→ SOURCE DATA
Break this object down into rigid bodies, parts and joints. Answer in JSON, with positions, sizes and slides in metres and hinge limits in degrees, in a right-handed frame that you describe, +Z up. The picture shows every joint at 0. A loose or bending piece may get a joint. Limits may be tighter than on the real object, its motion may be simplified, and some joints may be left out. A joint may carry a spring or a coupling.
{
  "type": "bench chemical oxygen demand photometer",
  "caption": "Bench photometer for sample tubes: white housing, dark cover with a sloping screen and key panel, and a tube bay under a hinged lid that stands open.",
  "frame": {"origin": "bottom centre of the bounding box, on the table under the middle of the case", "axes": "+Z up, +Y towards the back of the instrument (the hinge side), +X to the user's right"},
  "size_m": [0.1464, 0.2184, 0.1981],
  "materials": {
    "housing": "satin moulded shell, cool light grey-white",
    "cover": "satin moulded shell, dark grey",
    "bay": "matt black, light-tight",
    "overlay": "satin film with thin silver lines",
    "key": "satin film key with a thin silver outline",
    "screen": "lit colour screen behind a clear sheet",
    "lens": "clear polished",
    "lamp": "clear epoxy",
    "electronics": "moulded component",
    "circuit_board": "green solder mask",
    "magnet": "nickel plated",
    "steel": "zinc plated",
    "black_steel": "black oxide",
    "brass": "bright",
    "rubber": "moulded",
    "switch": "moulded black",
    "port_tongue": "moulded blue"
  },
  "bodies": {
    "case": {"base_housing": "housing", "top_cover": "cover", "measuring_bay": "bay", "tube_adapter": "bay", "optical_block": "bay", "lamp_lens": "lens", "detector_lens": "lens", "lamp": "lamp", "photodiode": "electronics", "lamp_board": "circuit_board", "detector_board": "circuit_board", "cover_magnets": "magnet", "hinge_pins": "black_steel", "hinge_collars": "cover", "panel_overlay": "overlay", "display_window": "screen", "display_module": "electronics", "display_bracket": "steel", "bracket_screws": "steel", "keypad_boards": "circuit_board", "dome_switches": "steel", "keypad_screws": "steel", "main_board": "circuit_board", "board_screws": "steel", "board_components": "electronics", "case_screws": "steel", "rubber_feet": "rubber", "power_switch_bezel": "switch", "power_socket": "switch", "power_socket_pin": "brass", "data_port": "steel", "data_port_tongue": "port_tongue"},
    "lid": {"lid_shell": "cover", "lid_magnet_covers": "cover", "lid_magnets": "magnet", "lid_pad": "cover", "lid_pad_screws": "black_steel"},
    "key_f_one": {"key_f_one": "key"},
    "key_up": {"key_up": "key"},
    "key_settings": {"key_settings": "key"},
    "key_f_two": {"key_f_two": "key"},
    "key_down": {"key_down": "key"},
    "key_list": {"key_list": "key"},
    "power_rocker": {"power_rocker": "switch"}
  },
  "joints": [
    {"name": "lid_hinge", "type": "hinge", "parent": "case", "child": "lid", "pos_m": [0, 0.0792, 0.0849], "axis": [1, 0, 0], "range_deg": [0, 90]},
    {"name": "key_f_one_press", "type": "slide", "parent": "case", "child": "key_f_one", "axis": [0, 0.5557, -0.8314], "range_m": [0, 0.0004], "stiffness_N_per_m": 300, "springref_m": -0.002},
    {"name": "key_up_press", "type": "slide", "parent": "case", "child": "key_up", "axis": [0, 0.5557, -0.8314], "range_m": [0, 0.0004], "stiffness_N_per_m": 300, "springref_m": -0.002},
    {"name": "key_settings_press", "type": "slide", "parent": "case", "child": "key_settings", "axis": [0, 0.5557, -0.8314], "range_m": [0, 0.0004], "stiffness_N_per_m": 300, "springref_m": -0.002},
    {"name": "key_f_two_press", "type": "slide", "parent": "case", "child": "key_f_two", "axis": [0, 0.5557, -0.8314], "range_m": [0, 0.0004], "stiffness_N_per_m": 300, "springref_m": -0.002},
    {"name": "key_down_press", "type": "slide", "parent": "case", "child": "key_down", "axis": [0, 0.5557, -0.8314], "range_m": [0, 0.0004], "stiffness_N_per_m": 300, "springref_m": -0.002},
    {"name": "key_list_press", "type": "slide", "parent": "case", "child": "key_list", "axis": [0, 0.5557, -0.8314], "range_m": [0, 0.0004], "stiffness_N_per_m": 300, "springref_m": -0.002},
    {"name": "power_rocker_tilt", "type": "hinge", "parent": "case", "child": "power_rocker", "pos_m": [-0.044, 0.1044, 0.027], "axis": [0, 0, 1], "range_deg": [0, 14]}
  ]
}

→ DIRECTIONS FOR THIS TASK
Check each line above for the string "joints", then copy the ones that have it.

→ OUTPUT
Break this object down into rigid bodies, parts and joints. Answer in JSON, with positions, sizes and slides in metres and hinge limits in degrees, in a right-handed frame that you describe, +Z up. The picture shows every joint at 0. A loose or bending piece may get a joint. Limits may be tighter than on the real object, its motion may be simplified, and some joints may be left out. A joint may carry a spring or a coupling.
  "joints": [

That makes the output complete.